__WHAT TO DO__
Check each line of the listing, and copy it if it contains the word "None".

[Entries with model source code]

* Start *

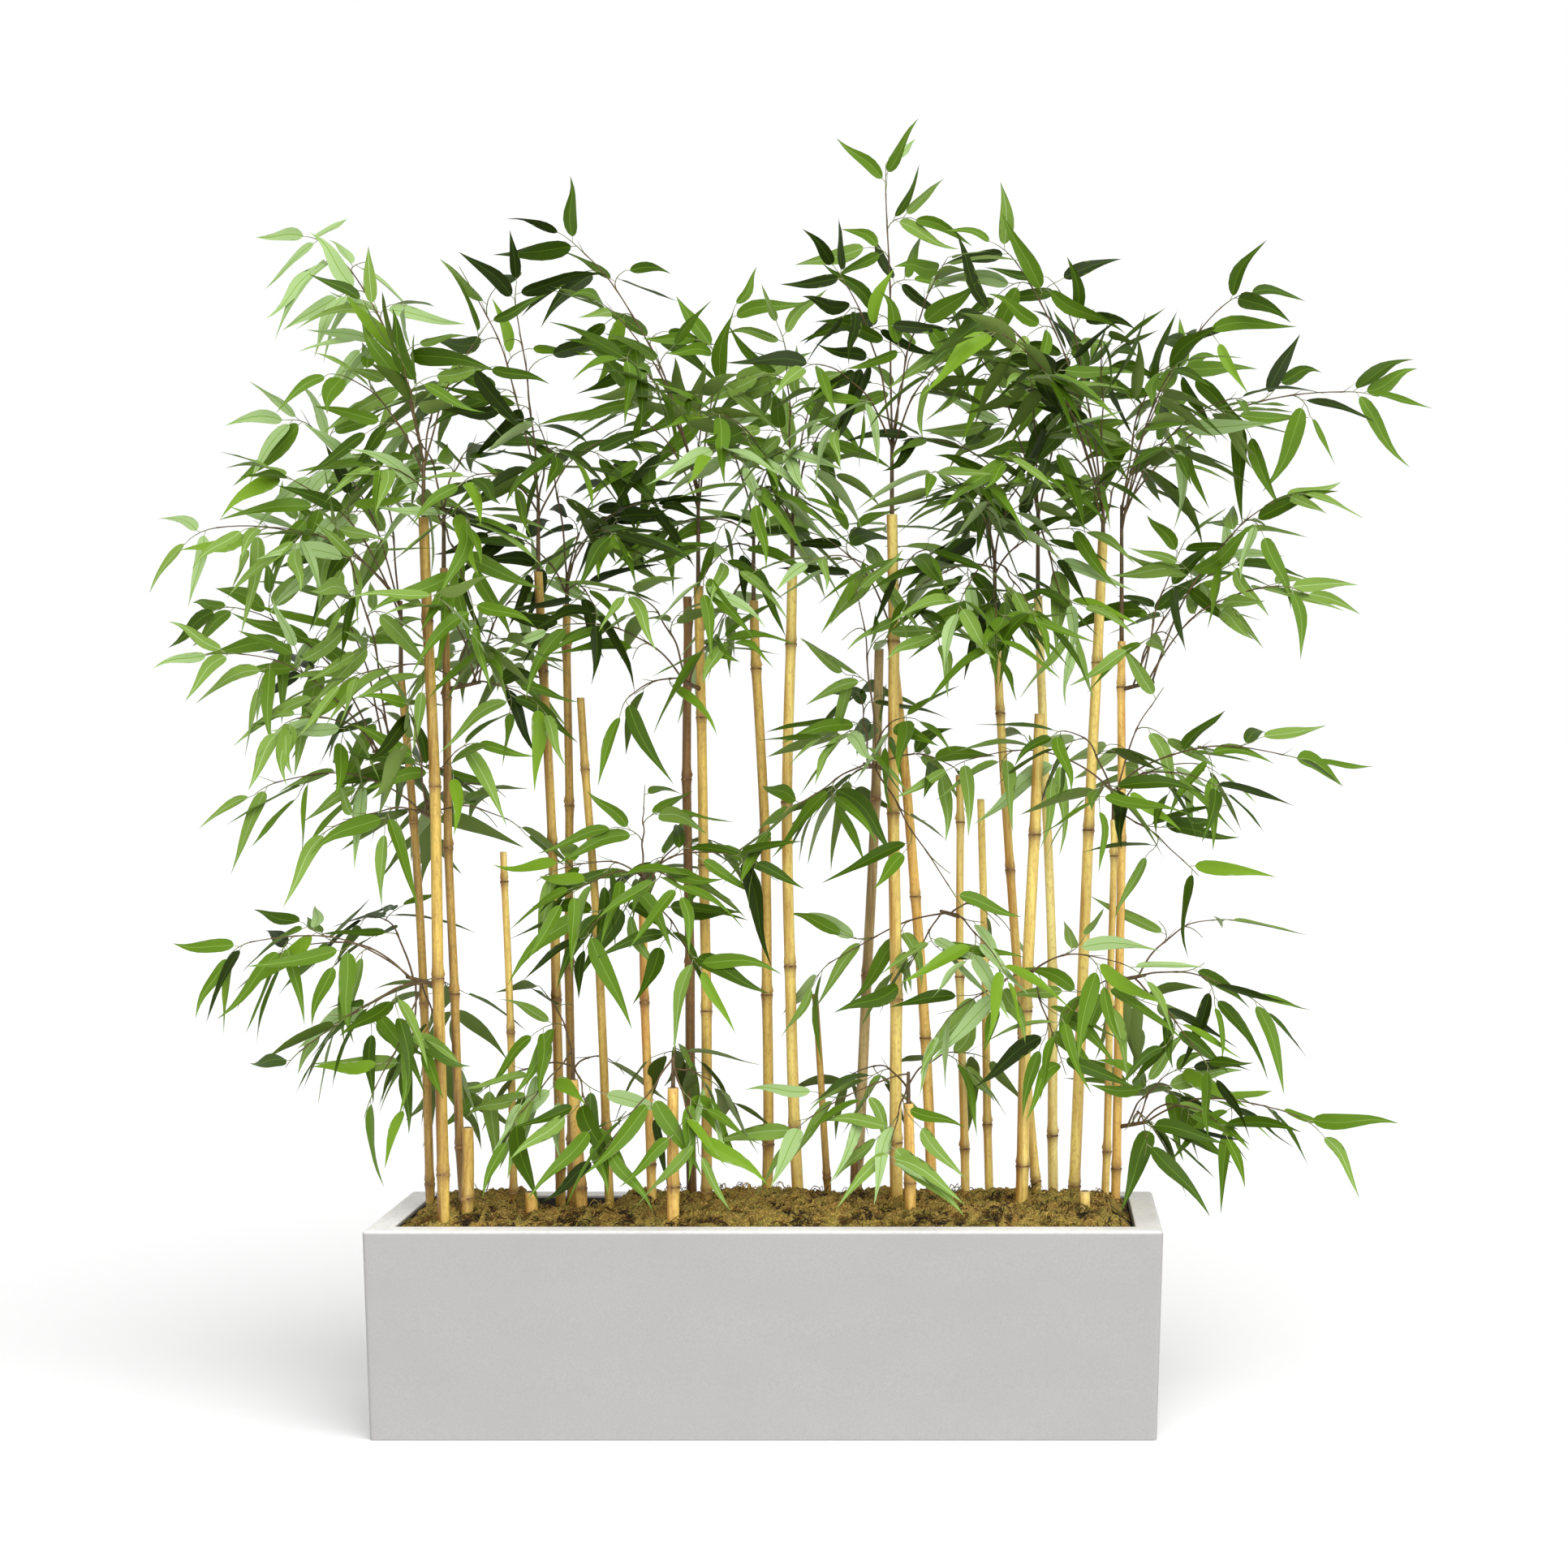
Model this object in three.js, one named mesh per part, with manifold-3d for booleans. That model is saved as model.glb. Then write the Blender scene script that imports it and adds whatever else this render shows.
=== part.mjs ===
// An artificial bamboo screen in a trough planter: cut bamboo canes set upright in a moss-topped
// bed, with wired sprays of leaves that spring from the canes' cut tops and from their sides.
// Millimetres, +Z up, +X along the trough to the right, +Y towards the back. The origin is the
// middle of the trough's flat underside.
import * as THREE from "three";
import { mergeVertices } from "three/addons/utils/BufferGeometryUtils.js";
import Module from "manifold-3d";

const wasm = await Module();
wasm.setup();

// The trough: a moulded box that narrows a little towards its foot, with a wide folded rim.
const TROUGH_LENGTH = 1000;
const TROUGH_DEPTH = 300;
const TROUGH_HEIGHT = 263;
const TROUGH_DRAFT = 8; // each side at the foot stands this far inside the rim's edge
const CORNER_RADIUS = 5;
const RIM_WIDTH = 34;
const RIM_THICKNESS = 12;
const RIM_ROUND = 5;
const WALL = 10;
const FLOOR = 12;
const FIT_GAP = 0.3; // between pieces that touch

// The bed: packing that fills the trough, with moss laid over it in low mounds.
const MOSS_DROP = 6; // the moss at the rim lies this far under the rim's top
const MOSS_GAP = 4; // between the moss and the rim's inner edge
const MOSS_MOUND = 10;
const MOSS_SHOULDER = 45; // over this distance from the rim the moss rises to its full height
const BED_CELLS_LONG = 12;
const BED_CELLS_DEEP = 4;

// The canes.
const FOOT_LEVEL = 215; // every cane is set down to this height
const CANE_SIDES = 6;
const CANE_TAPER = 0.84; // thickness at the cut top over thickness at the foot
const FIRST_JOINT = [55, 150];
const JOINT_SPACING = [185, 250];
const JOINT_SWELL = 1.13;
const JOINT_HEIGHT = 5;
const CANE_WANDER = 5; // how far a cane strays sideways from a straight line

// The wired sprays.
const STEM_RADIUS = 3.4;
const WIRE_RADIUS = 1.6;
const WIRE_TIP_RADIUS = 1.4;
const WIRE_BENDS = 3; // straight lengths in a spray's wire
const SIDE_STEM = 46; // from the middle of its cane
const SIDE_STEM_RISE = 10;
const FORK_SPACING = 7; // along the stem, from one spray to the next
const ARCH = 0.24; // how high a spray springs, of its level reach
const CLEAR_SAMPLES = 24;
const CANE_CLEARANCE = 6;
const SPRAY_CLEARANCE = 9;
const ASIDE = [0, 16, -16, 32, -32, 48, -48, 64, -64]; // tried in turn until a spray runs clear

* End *
* Start *

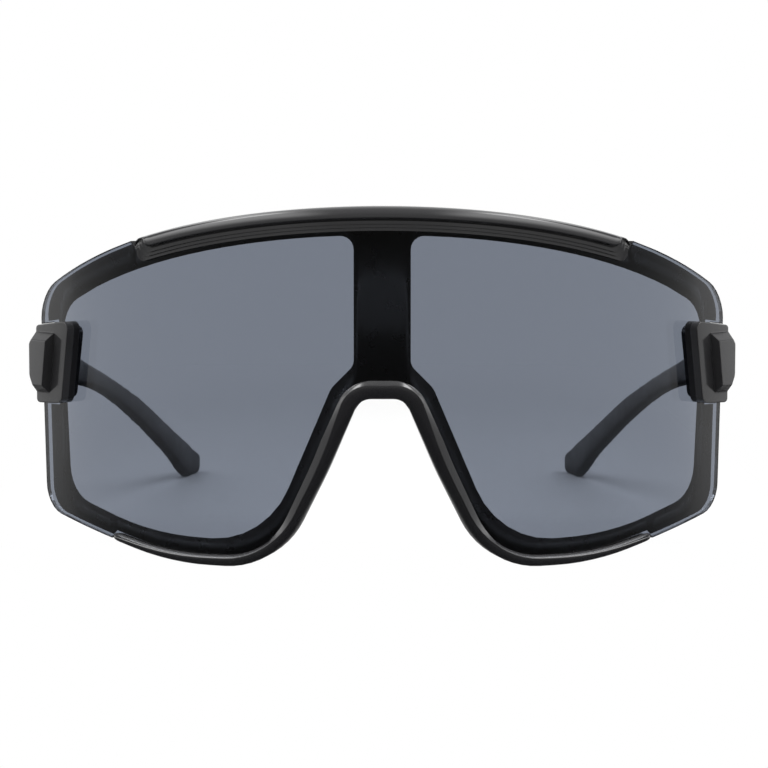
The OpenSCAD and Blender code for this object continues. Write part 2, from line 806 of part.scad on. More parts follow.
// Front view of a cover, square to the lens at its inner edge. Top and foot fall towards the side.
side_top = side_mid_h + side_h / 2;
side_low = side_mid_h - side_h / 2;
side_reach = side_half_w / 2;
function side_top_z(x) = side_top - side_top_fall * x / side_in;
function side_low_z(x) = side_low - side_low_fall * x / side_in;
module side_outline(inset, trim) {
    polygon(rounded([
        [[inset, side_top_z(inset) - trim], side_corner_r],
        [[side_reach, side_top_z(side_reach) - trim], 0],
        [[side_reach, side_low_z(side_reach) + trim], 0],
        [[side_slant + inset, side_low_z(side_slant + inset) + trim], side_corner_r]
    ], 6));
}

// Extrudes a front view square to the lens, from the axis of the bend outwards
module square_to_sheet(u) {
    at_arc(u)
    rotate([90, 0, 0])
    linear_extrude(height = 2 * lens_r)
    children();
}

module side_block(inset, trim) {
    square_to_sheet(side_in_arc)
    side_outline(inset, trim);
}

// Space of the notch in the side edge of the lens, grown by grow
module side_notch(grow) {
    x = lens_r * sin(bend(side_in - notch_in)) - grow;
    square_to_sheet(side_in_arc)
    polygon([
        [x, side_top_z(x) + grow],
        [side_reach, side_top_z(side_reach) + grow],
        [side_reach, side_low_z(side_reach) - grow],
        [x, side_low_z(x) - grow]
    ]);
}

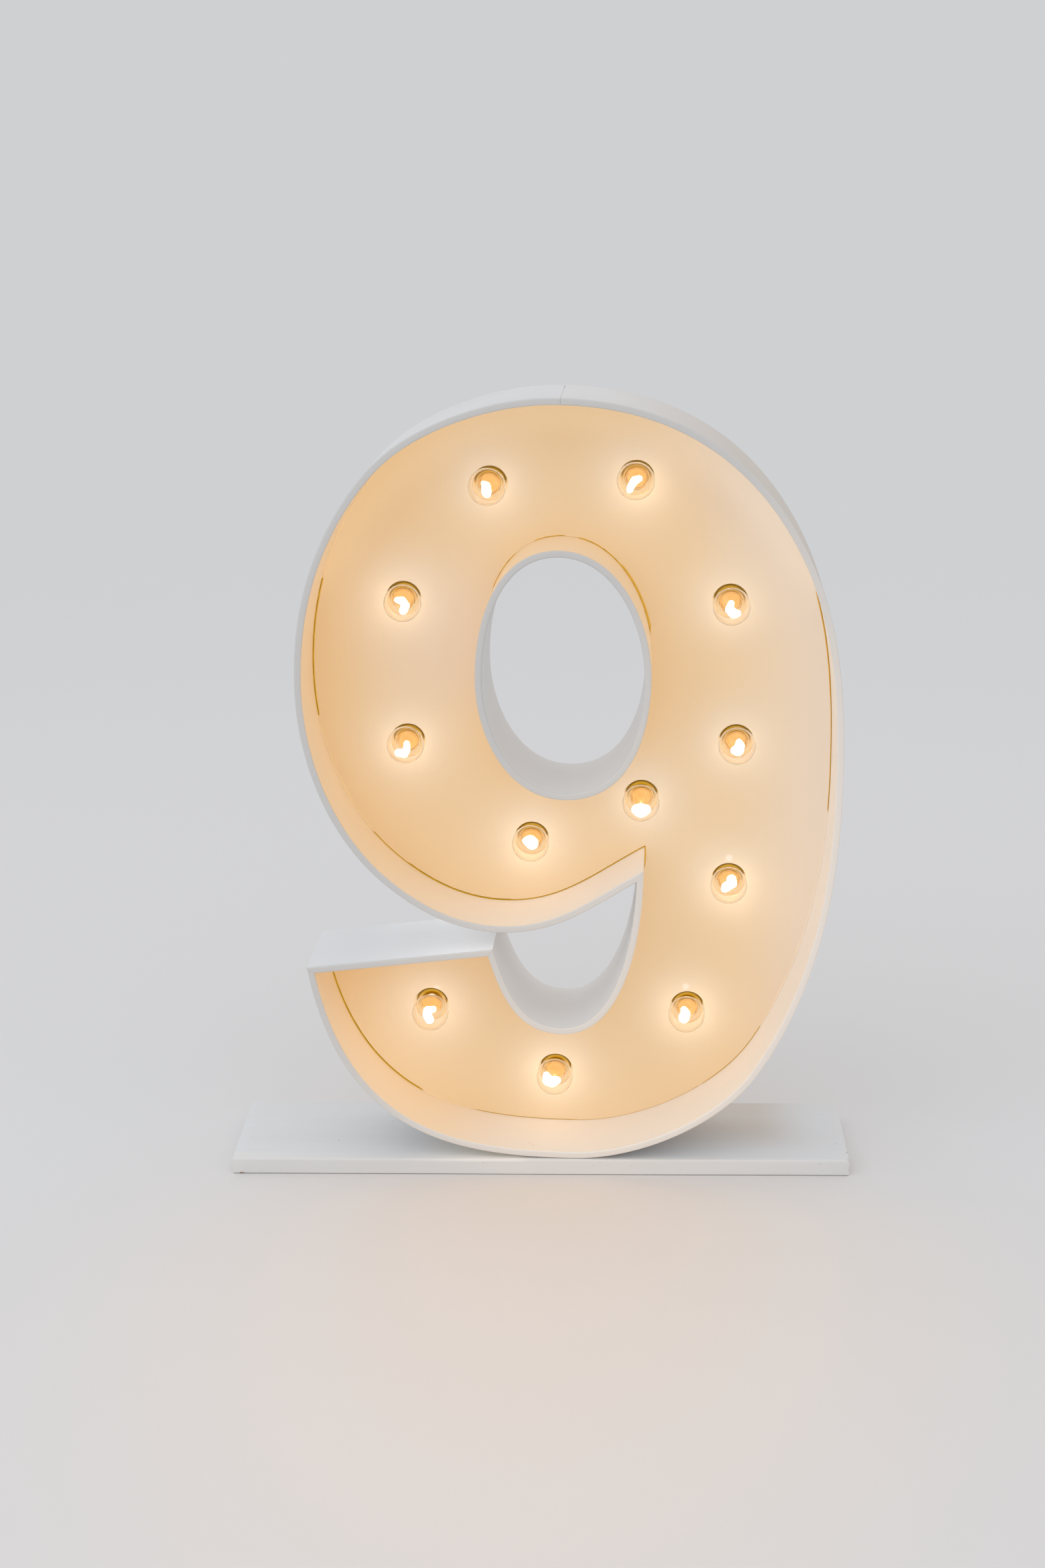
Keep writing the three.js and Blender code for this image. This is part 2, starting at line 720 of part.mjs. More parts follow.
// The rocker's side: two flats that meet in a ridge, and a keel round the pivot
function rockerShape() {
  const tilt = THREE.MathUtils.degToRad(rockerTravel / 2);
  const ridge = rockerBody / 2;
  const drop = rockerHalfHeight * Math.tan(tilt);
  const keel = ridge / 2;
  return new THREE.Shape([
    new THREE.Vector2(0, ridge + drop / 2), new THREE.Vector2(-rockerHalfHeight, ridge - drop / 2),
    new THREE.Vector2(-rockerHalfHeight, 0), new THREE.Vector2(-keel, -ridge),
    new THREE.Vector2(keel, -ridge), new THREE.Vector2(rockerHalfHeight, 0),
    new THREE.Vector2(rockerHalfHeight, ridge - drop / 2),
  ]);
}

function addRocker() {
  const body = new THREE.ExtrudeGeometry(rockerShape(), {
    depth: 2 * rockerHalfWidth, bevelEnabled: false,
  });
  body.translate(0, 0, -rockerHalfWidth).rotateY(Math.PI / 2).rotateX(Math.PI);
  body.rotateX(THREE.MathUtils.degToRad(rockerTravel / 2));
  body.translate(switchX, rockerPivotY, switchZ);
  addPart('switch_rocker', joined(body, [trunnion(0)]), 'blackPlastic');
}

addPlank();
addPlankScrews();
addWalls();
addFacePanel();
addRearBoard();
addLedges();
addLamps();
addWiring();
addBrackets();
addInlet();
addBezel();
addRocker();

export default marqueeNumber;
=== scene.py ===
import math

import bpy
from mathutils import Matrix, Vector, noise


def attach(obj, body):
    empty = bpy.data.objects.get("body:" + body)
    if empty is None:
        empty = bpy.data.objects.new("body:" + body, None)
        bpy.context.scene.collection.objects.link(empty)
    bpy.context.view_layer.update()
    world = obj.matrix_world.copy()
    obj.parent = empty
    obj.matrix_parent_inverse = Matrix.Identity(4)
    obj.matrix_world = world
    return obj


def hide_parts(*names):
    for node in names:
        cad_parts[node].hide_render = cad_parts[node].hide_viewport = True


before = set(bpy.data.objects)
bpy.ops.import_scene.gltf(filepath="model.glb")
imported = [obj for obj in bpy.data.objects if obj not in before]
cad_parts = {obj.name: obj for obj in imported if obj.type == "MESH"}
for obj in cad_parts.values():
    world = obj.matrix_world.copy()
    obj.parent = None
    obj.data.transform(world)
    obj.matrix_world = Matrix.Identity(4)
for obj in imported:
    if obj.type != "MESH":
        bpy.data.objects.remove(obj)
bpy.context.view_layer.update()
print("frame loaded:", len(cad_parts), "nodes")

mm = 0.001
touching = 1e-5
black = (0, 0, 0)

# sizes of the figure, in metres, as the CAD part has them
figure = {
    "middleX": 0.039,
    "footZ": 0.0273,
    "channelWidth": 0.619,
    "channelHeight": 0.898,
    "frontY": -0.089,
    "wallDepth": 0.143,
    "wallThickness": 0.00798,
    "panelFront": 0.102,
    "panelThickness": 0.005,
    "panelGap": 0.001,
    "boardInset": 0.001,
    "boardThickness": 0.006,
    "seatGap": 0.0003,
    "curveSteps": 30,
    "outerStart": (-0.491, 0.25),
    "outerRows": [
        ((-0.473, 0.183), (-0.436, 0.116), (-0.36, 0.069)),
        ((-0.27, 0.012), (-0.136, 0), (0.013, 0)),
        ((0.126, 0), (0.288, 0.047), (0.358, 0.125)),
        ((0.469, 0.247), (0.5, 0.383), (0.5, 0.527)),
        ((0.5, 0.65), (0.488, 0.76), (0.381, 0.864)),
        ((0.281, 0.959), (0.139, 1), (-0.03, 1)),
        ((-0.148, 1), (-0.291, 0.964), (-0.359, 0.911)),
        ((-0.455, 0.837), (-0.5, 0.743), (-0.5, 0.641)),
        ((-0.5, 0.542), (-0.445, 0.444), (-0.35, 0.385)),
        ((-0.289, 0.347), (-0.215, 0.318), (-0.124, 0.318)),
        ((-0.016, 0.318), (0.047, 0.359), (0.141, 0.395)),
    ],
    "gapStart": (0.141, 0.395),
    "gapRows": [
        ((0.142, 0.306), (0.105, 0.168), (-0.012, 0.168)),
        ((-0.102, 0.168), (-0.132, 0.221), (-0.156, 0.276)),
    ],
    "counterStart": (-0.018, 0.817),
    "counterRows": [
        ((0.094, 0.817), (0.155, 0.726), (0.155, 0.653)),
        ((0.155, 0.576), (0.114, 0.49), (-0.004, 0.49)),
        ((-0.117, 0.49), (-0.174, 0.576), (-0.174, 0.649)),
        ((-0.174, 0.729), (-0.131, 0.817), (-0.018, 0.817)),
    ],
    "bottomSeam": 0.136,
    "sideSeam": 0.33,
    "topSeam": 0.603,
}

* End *

__OUTPUT FOR THIS TASK__
    if empty is None:
        empty = bpy.data.objects.new("body:" + body, None)
    obj.parent = None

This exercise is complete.